Hart’s magnificent Trinitarian aesthetics is grounded protologically; Jenson’s is grounded eschatologically. Herein, I think lies the true difference between the two thinkers. This is seen even in terms of how much attention they respectively give to the doctrines of creation and eschatology respectively. Jenson does not even begin to treat the doctrine of creation until the second volume of his Systematic Theology, only beginning to discuss it after establishing a doctrine of God that is radically determined by the resurrection and eschatology. Hart, by contrast, devotes over a hundred and fifty pages to establishing the doctrines of the analogia entis, divine apatheia, and a doctrine of creation and only then turns to salvation and eschatology, only devoting a mere 18 pages or so to eschatology when he does get there. And even in his discussion of eschatology, the first words thereof are that Christian eschatology affirms the goodness of created difference, again taking recourse back to Hart’s grounding principle of protological harmony.
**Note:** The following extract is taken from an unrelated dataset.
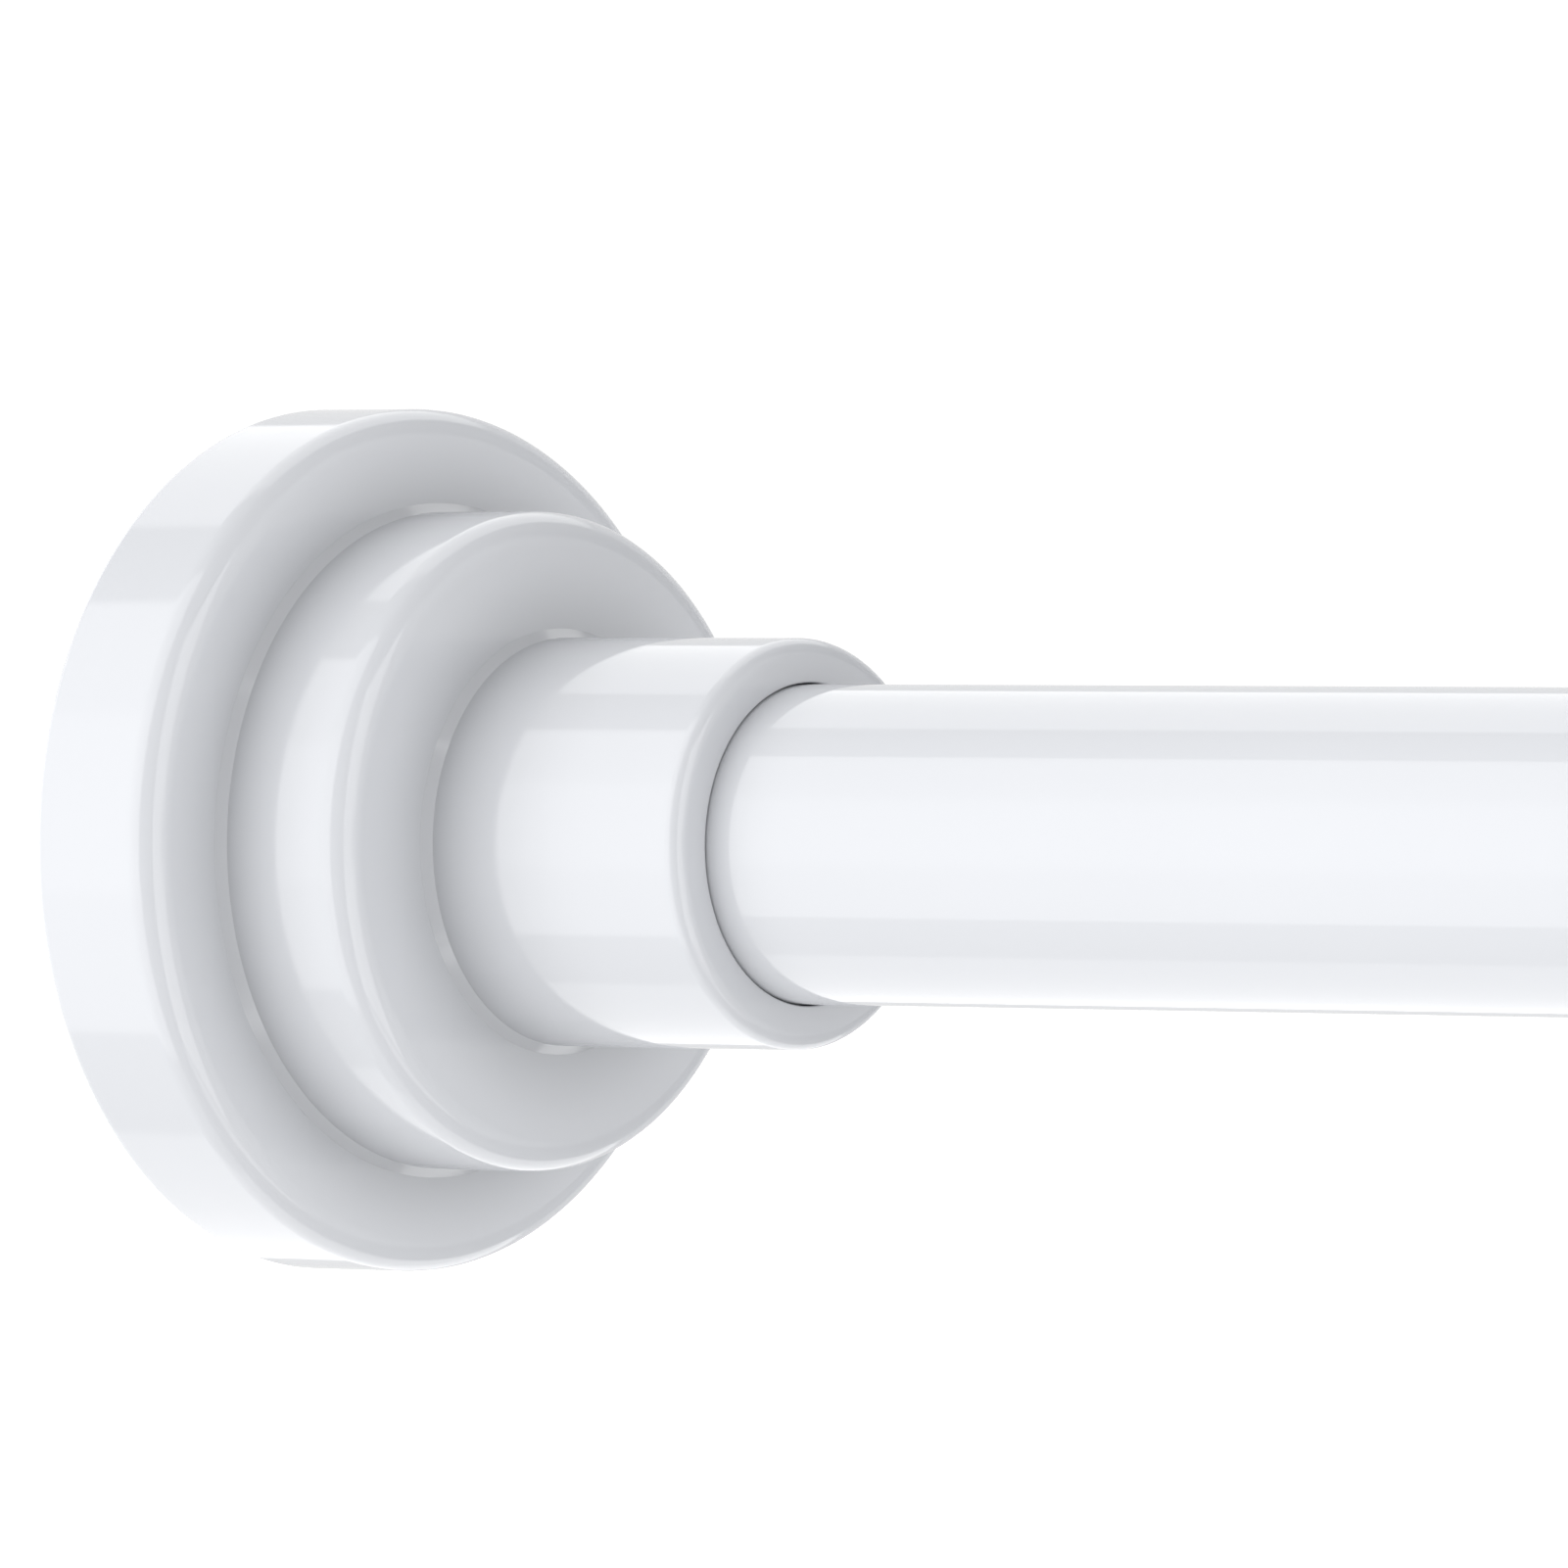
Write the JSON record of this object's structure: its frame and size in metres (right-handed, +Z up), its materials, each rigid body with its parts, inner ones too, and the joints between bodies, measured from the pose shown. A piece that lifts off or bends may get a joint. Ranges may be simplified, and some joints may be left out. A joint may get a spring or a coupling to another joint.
{
  "type": "spring tension rod",
  "caption": "Telescoping round tension rod with stepped white end covers, rubber wall pads and a twist lock with a compression spring inside.",
  "frame": {"origin": "centre of the left foot pad's wall face", "axes": "+X along the rod from the left wall to the right wall, +Z up"},
  "size_m": [0.6604, 0.0692, 0.0692],
  "materials": {
    "cover_plastic": "high-gloss white moulding",
    "tube_coat": "gloss white baked enamel on steel",
    "collar_plastic": "gloss white moulding",
    "pad_rubber": "matt grey rubber",
    "foot_nylon": "natural moulded nylon",
    "guide_nylon": "natural moulded nylon",
    "plug_nylon": "natural moulded nylon",
    "turned_steel": "zinc-plated steel",
    "spring_steel": "oiled spring steel",
    "cone_brass": "as turned",
    "ring_rubber": "matt black rubber"
  },
  "bodies": {
    "outer_body": {"outer_tube": "tube_coat", "tube_collar": "collar_plastic", "left_foot_plug": "foot_nylon", "left_foot_pad": "pad_rubber"},
    "lock_body": {"lock_sleeve": "guide_nylon", "drag_ring": "ring_rubber", "thrust_washer": "turned_steel"},
    "cone_body": {"lock_cone": "cone_brass"},
    "spindle_body": {"spindle": "turned_steel", "retaining_clip": "turned_steel", "tension_spring": "spring_steel"},
    "inner_body": {"inner_tube": "tube_coat", "guide_bush": "guide_nylon", "spring_washer": "turned_steel", "spring_plug": "plug_nylon", "roll_pin": "turned_steel", "right_foot_plug": "foot_nylon", "right_foot_pad": "pad_rubber"},
    "left_cover_body": {"left_cover": "cover_plastic"},
    "right_cover_body": {"right_cover": "cover_plastic"}
  },
  "joints": [
    {"name": "length_slide", "type": "slide", "parent": "outer_body", "child": "lock_body", "axis": [1, 0, 0], "range_m": [0, 0.4064]},
    {"name": "lock_twist", "type": "hinge", "parent": "lock_body", "child": "spindle_body", "pos_m": [0.06, 0, 0], "axis": [-1, 0, 0], "range_deg": [0, 720]},
    {"name": "cone_draw", "type": "slide", "parent": "lock_body", "child": "cone_body", "axis": [1, 0, 0], "range_m": [0, 0.0025]},
    {"name": "spring_push", "type": "slide", "parent": "spindle_body", "child": "inner_body", "axis": [-1, 0, 0], "range_m": [0, 0.025], "stiffness_N_per_m": 4640, "springref_m": -0.006, "deforming": ["tension_spring"]},
    {"name": "left_cover_slide", "type": "slide", "parent": "outer_body", "child": "left_cover_body", "axis": [1, 0, 0], "range_m": [0, 0.466]},
    {"name": "right_cover_slide", "type": "slide", "parent": "inner_body", "child": "right_cover_body", "axis": [-1, 0, 0], "range_m": [0, 0.04]}
  ],
  "couplings": [
    {"joint": "cone_draw", "follows": "lock_twist", "m_per_rad": 0.00019894}
  ]
}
My point in all this is not to attempt to adjudicate the disagreement between Hart and Jenson. On the whole I find Jenson’s theology to better conform to the ratio of the Christian gospel, which begins with the eschatological proclamation of Jesus’ resurrection then proceeds to retroactively read that overriding reality back into our understandings of God as Trinity and God’s creation. Hart seems to invert this scheme, moving instead from an original metaphysical vision of God and creation to an evaluation and incorporation of the significance of the resurrected Messiah. Ultimately, the difference really lies in the area of ontology: does the being of creation (and God?) take its form and ratio from an original protological harmony, or an irreducible future of superabundance? Or is some sort of third way possible as Jenson seems to hint in his review of Hart in Pro Ecclesia? How one answers that question will probably determine whether one finds Hart or Jenson more persuasive to one’s theological sensibilities.